Work through the records below and tally every line containing "code". Reply with the total alone.

--- START Stored rows ---

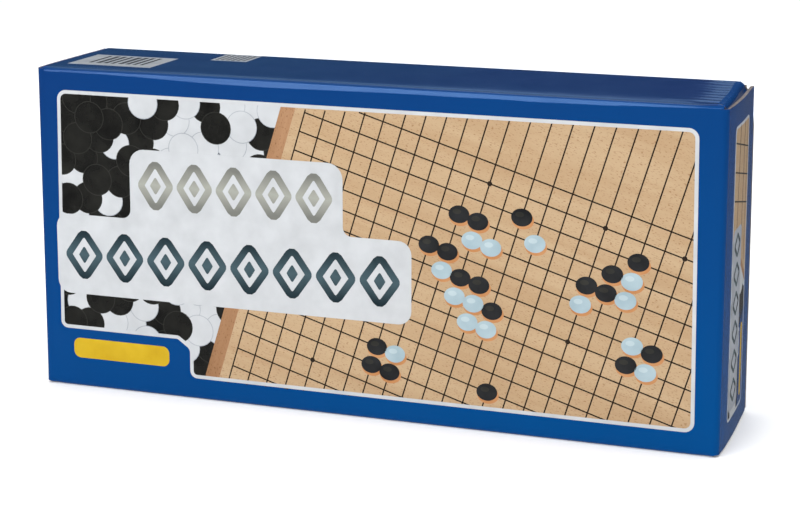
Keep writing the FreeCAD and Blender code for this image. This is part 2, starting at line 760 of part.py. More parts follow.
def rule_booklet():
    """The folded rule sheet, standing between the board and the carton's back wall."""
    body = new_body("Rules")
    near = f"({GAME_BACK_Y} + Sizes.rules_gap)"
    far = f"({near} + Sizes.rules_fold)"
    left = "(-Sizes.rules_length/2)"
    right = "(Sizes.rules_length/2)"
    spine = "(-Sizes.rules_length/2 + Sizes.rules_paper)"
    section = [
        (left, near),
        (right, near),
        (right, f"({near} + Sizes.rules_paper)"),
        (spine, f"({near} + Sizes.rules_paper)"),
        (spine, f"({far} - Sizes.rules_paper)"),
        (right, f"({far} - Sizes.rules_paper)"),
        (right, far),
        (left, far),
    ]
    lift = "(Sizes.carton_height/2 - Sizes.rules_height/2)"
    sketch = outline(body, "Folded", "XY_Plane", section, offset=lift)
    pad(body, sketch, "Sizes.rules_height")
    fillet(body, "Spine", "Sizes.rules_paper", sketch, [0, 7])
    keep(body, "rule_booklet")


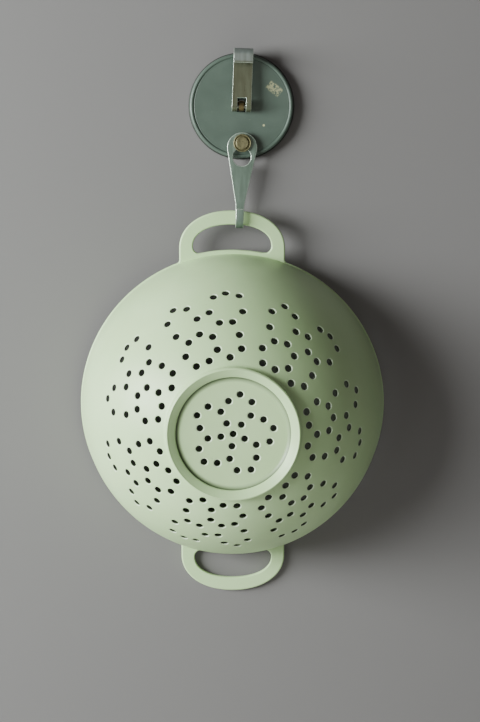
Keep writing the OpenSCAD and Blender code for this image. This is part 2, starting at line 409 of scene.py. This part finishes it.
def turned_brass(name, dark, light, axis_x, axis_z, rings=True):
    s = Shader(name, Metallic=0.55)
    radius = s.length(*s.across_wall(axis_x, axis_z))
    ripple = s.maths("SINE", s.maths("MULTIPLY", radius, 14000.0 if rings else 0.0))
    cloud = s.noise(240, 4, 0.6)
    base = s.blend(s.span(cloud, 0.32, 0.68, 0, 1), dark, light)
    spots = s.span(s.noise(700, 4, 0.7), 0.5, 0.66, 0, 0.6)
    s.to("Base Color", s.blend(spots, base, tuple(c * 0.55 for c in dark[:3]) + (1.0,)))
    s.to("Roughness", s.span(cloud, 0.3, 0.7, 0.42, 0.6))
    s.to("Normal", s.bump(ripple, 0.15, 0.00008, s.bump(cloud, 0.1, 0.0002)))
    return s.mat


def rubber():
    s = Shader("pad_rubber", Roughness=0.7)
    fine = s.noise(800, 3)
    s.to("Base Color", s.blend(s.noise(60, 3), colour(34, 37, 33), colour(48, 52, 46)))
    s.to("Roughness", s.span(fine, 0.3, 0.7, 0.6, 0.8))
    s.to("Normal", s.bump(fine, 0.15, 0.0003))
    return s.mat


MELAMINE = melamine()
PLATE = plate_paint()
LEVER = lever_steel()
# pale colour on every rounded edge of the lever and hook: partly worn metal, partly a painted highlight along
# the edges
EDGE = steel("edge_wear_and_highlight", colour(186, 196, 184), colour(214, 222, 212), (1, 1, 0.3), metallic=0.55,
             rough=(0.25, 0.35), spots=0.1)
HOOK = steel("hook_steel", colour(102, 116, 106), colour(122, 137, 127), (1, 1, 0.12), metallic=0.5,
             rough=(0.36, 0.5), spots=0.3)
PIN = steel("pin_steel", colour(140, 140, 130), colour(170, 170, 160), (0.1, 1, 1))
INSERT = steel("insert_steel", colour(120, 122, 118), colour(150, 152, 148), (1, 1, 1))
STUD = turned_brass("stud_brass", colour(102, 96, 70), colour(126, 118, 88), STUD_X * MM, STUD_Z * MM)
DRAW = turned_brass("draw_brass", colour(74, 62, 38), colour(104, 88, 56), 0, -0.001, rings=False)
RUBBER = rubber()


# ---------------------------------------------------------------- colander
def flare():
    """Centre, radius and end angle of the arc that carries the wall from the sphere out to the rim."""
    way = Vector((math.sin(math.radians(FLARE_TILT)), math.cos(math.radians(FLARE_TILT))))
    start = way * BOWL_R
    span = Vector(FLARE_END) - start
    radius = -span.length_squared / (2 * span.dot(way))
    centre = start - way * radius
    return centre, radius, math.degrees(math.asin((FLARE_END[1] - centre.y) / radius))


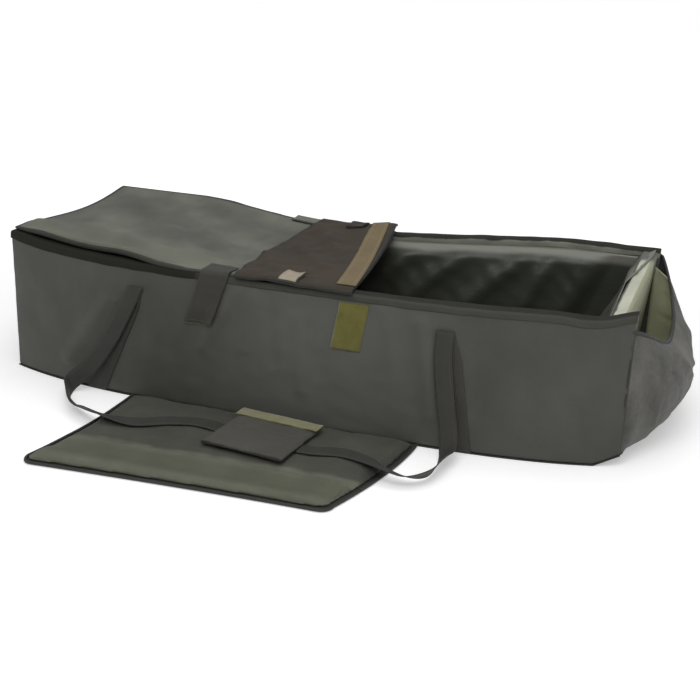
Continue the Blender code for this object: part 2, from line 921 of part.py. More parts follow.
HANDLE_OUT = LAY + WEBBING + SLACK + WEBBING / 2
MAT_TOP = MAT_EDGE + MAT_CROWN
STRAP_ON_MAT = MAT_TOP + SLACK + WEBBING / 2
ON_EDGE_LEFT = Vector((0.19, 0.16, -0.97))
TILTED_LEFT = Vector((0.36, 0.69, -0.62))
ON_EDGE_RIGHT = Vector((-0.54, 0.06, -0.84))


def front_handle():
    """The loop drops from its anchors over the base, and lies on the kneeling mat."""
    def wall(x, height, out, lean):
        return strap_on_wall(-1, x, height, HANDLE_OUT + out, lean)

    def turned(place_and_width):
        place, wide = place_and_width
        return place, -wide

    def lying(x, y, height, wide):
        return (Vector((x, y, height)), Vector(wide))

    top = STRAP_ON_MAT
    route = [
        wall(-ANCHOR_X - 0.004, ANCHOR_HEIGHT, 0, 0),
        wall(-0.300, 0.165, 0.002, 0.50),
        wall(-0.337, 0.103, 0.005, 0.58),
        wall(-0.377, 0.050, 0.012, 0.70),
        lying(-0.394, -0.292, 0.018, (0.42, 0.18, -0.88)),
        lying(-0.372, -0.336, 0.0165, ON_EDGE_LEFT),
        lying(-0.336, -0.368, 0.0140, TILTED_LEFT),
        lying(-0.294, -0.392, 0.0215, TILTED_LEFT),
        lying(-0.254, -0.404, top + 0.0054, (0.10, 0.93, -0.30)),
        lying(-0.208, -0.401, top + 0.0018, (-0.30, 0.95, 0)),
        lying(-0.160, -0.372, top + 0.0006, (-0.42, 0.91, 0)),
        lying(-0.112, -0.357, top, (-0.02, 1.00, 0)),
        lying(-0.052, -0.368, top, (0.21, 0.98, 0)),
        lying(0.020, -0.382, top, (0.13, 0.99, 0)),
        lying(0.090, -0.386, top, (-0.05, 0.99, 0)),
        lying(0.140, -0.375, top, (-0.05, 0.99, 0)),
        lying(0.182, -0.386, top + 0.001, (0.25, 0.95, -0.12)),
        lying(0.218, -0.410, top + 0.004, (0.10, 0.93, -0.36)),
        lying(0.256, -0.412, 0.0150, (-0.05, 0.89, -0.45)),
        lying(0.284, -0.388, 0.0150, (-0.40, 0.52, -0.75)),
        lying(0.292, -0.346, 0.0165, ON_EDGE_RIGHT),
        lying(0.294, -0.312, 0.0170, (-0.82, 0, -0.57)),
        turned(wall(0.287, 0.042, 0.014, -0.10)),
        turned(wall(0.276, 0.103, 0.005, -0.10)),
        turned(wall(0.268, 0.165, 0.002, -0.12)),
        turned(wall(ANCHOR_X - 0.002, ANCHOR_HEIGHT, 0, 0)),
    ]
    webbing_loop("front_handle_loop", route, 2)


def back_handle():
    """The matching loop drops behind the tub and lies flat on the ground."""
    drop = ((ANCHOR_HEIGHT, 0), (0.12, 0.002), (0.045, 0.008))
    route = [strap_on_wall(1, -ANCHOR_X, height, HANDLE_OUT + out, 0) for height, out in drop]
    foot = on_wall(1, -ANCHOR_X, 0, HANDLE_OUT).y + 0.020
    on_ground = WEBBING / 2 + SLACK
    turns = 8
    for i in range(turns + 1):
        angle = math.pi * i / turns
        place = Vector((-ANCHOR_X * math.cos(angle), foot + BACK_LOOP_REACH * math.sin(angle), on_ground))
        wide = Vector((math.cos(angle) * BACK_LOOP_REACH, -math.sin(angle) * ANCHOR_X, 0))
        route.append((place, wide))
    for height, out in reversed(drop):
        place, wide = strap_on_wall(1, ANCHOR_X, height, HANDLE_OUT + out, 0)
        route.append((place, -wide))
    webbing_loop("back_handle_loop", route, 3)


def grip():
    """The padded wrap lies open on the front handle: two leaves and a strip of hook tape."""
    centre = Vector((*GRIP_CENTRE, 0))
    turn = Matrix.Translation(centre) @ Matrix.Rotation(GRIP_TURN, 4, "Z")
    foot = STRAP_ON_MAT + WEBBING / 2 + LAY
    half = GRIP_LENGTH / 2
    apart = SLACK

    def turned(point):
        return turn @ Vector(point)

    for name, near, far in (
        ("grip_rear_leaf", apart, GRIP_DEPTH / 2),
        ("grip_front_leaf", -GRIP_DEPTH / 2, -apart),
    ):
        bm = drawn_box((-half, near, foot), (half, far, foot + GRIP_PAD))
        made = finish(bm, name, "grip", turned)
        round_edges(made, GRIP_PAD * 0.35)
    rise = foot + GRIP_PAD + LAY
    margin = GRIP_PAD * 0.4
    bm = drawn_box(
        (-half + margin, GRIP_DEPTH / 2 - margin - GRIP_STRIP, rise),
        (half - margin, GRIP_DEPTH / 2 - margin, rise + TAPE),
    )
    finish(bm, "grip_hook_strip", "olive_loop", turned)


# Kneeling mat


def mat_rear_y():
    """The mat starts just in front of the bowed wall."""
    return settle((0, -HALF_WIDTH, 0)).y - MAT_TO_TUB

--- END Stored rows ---

Written solution: 3